The Department of Education said more borrowers default after the two-year period. Beginning next year the department will replace the two-year cohort default rates to three-year. This is thought to better reflect the percentage of borrowers who default. This change is a product of the Higher Education Opportunity Act of 2008.
CSUN showed a slight increase in the three-year default rate standing at 8.7 percent.

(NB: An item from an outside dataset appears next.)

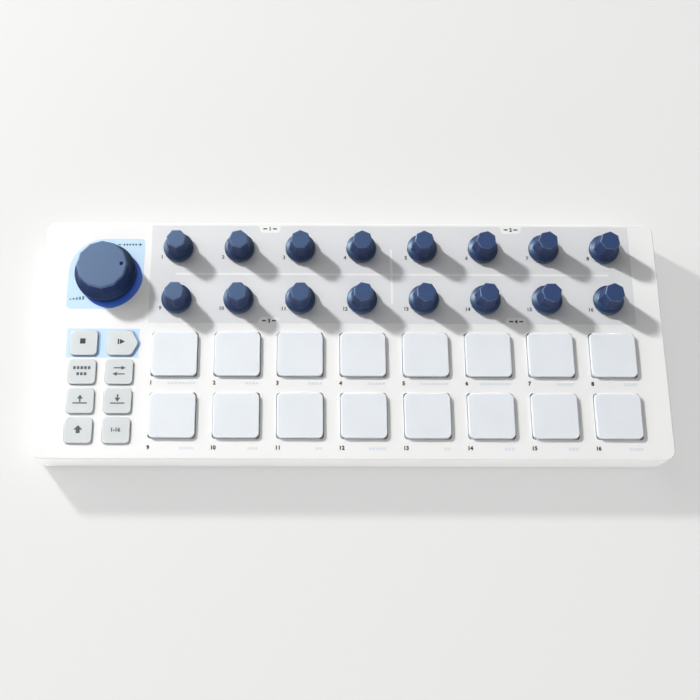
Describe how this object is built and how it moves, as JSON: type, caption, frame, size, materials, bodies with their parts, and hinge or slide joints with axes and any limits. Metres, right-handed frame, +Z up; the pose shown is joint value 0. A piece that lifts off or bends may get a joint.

According to the National Student Loan Data System for students, CSUN has 494 students in default under the Federal Family Education Loan (FFEL) Program or William D. Ford Federal Direct Loan (Direct Loan) Program.
The default rates could be the deciding factor for determining how much federal aid CSUN will be receiving under the Obama administration.
In August of this year, President Obama spoke at the State University of New York about college affordability.
“The average student who borrows for college now graduates owing more than $26,000. Some owe a lot more than that,” said Obama. “Even as we work to bring down costs for current and future students, we’ve got to offer students who already have debt the chance to actually repay it.”
Amanda Wilson, 19, who studies criminal psychology said students loans could go either way.
“Yes, it helps us because its getting us through college, but once I do graduate and I don’t find a job to pay off my loans, I’m in debt for a majority of my life and it will endanger my future,” Wilson said. “It’s not necessarily a horrible thing, but you have to have the right economic balance to pay it back.”